関係改善の役を担うのは国際社会で必要な立場ではありますが、拳を振り上げたのはトランプ大統領ですから、まずはトランプ大統領にクギを刺すのが第一歩ではないでしょうか。
トランプ大統領は一昨年、2015年にアメリカ、イギリス、フランス、ドイツ、ロシア、中国と交わした核合意を「根本的に欠陥がある」と、一方的に離脱を宣言しました。どうやらトランプ大統領は、平和利用目的の低濃縮ウラン製造をイランに認め、弾道ミサイルも規制されていないことへの不満が発端だと見られています。
うがった見方では、トランプ大統領最大の支援者であるユダヤ系の大富豪がイランと敵対するイスラエルへの後援のためにトランプ大統領がイラン制裁に舵を切らせたともいわれています。
低濃縮ウラン製造は、ウラン全体を網羅した制裁(禁止)となれば反米感情が悪化するのは目に見えており、それを避けるために「核兵器開発禁止」に特化して成立したのがイラン核合意でした。
安倍さんが本気でアメリカ・イランの緊張緩和に尽力するのであれば、まずは先に拳を振り上げたトランプ大統領にクギを刺し、そこから始めるのが常識だと思うのは私だけでしょうか。アメリカ側から譲歩を引き出せなくとも、自制を求めた事実ができ、次の段階でイラン説得に乗り出すというのが極々常識的なことでしょう。

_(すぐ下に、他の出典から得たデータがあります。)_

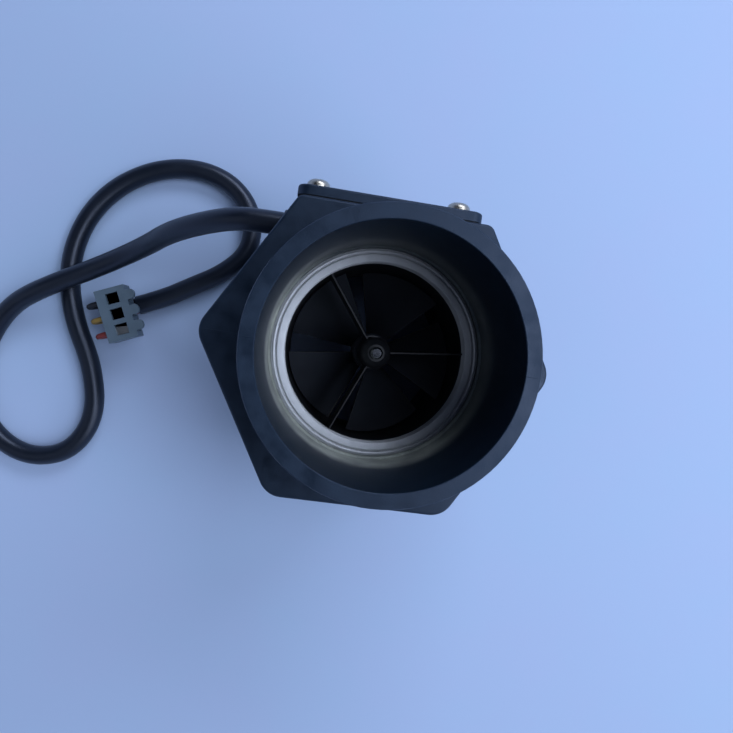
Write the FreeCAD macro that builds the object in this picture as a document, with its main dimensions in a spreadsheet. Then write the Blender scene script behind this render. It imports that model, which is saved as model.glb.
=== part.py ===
import FreeCAD, Part
import math
import os
import re
import Sketcher

# In-line turbine water flow sensor for a 2 inch pipe, in millimetres.
# +Z is the pipe axis and points against the flow, towards the inlet. The origin is the centre of the
# outlet end face, on which the sensor stands. The sensor cover faces -Y and the lead leaves towards +X.

Vector = FreeCAD.Vector

SIZES = {
    # Threaded pipe ends and the hexagon between them
    "outlet_spigot_length": 30,
    "hexagon_ring_cover": 4,
    "inlet_spigot_length": 30,
    "pipe_wall": 3.3,
    "end_chamfer": 0.6,
    "relief_depth": 1.5,
    "relief_width": 3,
    "mouth_step": 0.5,
    "mouth_chamfer": 0.5,
    "hexagon_corner_radius": 6,
    "land_corner_radius": 2.5,
    "hexagon_edge_radius": 0.8,
    # Bore steps that carry the turbine
    "throat_radius": 22.65,
    "throat_height": 4,
    "cage_wall": 2.1,
    "cage_fit_gap": 0.05,
    "ring_shoulder": 1.25,
    "ring_fit_gap": 0.02,
    "ring_entry_height": 0.6,
    # Retaining ring
    "ring_height": 4,
    "ring_land_width": 1.55,
    "ring_bevel_width": 0.55,
    "ring_groove_width": 0.4,
    "ring_groove_depth": 0.9,
    "ring_lip_drop": 0.5,
    "ring_lip_chamfer": 0.25,
    # Turbine cage and inlet guide
    "cage_height": 22,
    "guide_rim_height": 6,
    "vane_thickness": 0.8,
    "outlet_vane_height": 6,
    "inlet_vane_rise": 2,
    "inlet_vane_gap": 0.3,
    "vane_angle": 67,
    "guide_hub_radius": 4,
    "hub_seat_rise": 1,
    "hub_nose_height": 3.4,
    "hub_nose_radius": 2.1,
    # Shaft, bushes and washers
    "shaft_radius": 1.5,
    "shaft_fit_gap": 0.01,
    "shaft_chamfer": 0.4,
    "shaft_tip_rise": 1.6,
    "bush_running_gap": 0.03,
    "bush_wall": 1.1,
    "bush_length": 3.2,
    "washer_thickness": 0.5,
    "washer_rim_width": 1.9,
    "washer_gap": 0.05,
    "axial_play": 0.1,
    # Rotor
    "rotor_height": 12.8,
    "rotor_hub_radius": 5,
    "rotor_hub_relief_radius": 2.1,
    "rotor_hub_chamfer": 0.6,
    "bush_fit_gap": 0.01,
    "blade_end_margin": 0.4,
    "blade_tip_gap": 0.55,
    "blade_tip_thickness": 1.4,
    "blade_root_thickness": 2.6,
    "blade_sweep_angle": 58,
    "blade_lead_angle": 8,
    "magnet_radius": 1.5,
    "magnet_height": 3.6,
    "magnet_ring_inset": 2.7,
    "magnet_wall": 0.6,
    "magnet_fit_gap": 0.02,
    "magnet_sweep_share": 0.42,
    # Sensor cover and its screws
    "cover_shift": 2,
    "cover_height": 33,
    "cover_thickness": 2.5,
    "cover_corner_radius": 3,
    "cover_edge_radius": 0.6,
    "gasket_thickness": 0.5,
    "gasket_inset": 0.4,
    "screw_radius": 1.5,
    "screw_length": 8,
    "screw_head_radius": 3,
    "screw_head_height": 2.2,
    "screw_dome_share": 0.8,
    "screw_crown_share": 0.5,
    "recess_reach_share": 0.55,
    "recess_width_share": 0.22,
    "recess_depth_share": 0.5,
    "screw_edge_distance": 4.2,
    "screw_hole_gap": 0.2,
    "pilot_gap": 0.02,
    "pilot_spare_depth": 1,
    # Sensor pocket and board
    "pocket_width": 27,
    "pocket_height": 24,
    "pocket_floor_wall": 2.2,
    "pocket_depth": 8,
    "pocket_corner_radius": 1.5,
    "board_thickness": 1.2,
    "board_left_gap": 1,
    "board_lead_gap": 5,
    "board_side_gap": 2,
    "board_stand_off": 1.7,
    "board_post_radius": 2,
    "board_post_inset": 3.5,
    "board_screw_radius": 0.9,
    "board_screw_length": 3.5,
    "board_screw_head_radius": 1.7,
    "board_screw_head_height": 1.1,
    "hall_sensor_width": 4,
    "hall_sensor_height": 3,
    "hall_sensor_depth": 1.4,
    "chip_length": 3.2,
    "chip_width": 1.6,
    "capacitor_depth": 1.4,
    "resistor_depth": 0.6,
    # Lead and its grommet
    "lead_radius": 3.1,
    "lead_rise": 3.4,
    "lead_strip_gap": 0.5,
    "lead_bend_place": 39.3,
    "grommet_radius": 3.8,
    "grommet_stand_out": 1.6,
    "grommet_bore_gap": 0.05,
    "grommet_fit_gap": 0.02,
    "core_radius": 0.85,
    "core_spacing": 1.7,
    "core_pad_spacing": 2.6,
    "core_pad_inset": 4.5,
    "core_lift": 2.6,
    "core_straight": 1.5,
    # Plug on the end of the lead
    "plug_pitch": 5.08,
    "plug_length": 9.5,
    "plug_wall": 0.9,
    "plug_height": 6.4,
    "plug_cavity": 3.6,
    "plug_window_length": 3.9,
    "plug_window_width": 3.5,
    "plug_finger_length": 2.6,
    "plug_finger_width": 3.2,
    "plug_finger_thickness": 2,
    "plug_window_place": 0.4,
    "plug_rest_gap": 0.15,
    "core_turn_reach": 4.6,
    "core_spread_inset": 0.4,
    "terminal_width": 3,
    "terminal_height": 3,
    "terminal_wall": 0.35,
    "terminal_length": 6,
    "terminal_place": -1.9,
    "barrel_wall": 0.35,
    "barrel_gap": 0.03,
    "barrel_length": 2.6,
}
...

それをやらずに、ただ単に言葉だけを口にするのは、イランからの信用が得られず、スタートから大コケするのは目に見えています。アメリカの譲歩も引き出せず、イランに一方的に譲歩を求めるのは説得ではなく、トラブルメーカーのトランプ大統領のメッセンジャーでしかありません。
北朝鮮のメッセンジャーを気取り大コケした大統領がいますが、完全に同じ道を歩むことになります。
世界常識でいえば、イランが核合意に従ってきたのはIAEA(世界原子力機関)が認めており、イランはアメリカから〝因縁をつけられた〟と思っていることでしょう。自国に因縁をつけられたのですから、イランは自国防衛のために〝戦争〟という選択をする可能性もゼロではありません。アメリカ・イランの関係改善は戦争を防ぐことも含まれているのです。それを安請け合いしてしまったのは、安倍さんの勘違いではないでしょうか。
まさかとは思いますが、「外交に強い安倍」を演出するために、つまり選挙対策のためにアメリカ・イランの関係改善に動くと言い出したのではないでしょうか。成果を考える必要などありません。その場に行ったという事実があれば良いのですから。イランがどう動くかはイラン任せで良いわけです。成果は二の次。だとすると、やはり選挙対策と見えてしまうのは私だけでしょうか。
現実的な話をすれば、トランプ大統領にしても拳を振り上げてはみたものの、アメリカ・イランの全面衝突(戦争)は北朝鮮と同じく無理です。トランプ大統領は、坊主憎けりゃ袈裟まで憎いといった発想でイランに圧力をかけるのであれば、解決策どころか打開策すらありません。
トランプ大統領はただのトラブルメーカーです。自分でイランとの関係に火をつけて、消せなくなっているトランプ大統領に手を貸すという発想自体、大きな間違いです。
日本政府はイランとのパイプがあるかのようなことをしきりに訴えていますが、イランはアメリカ寄りの仲介者にそう簡単に従うでしょうか。それを敢えて実行するというのであれば、国際社会で信用失墜に繋がることも考えられます。安倍さんの暴走とは言いすぎでしょうが、それに近い状況に陥るのは目に見えています。